One of the reasons might have been that they lost out in a physical showdown with modern humans. Ella investigates one of the world’s oldest murder mysteries. A Neanderthal skeleton found in the Shanidar cave in Iraq gives us clues to a gruesome death. In the studio Ella and her team of scientists reconstruct an experiment to discover whether the perpetrator of this murder was a Neanderthal or a modern human. There are other reasons why Neanderthals may have become extinct: their small population size, or climate change. But when their DNA was first decoded in 2010 it became clear that they hadn’t completely disappeared – because they live on inside of us – everyone except people from sub-Saharan Africa. Ella meets scientists who reveal how our genetic legacy from Neanderthals may have made all the difference to our survival in Ice Age Europe and how today the DNA from our ancestors affects our skin, our immune system, our risk for cancer, and even certain neuro-psychiatric diseases such as addiction.

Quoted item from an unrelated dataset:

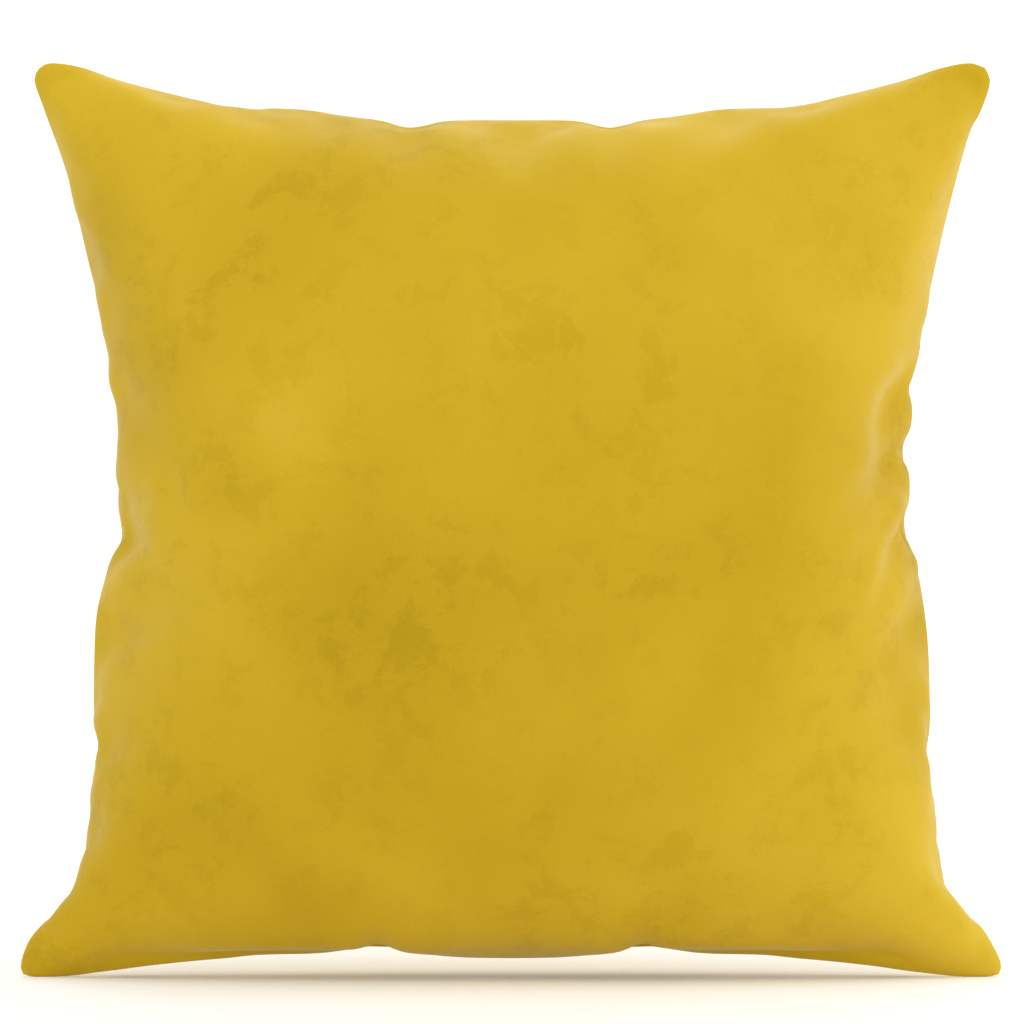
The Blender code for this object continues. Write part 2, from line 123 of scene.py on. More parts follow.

At the Pasteur Institute in Paris, Ella meets a scientist who explains how, once we know exactly what we have inherited from Neanderthals, we can use this information to develop new approaches to treating diseases such as the ‘flu virus. But not all of our Neanderthal inheritance is necessarily good for us – it is possible that obesity and type 2 diabetes may have their roots in Neanderthal heritage. Finally, Ella explores a truly mind-blowing possibility that we could manipulate their DNA to bring a Neanderthal back to life. Individually many of us have around 2% Neanderthal DNA. But each person’s 2% is different. It turns out that modern humans living today collectively have up to 70% of the Neanderthal genome walking around within us. It’s enough that scientists have started contemplating bringing Neanderthals back from extinction.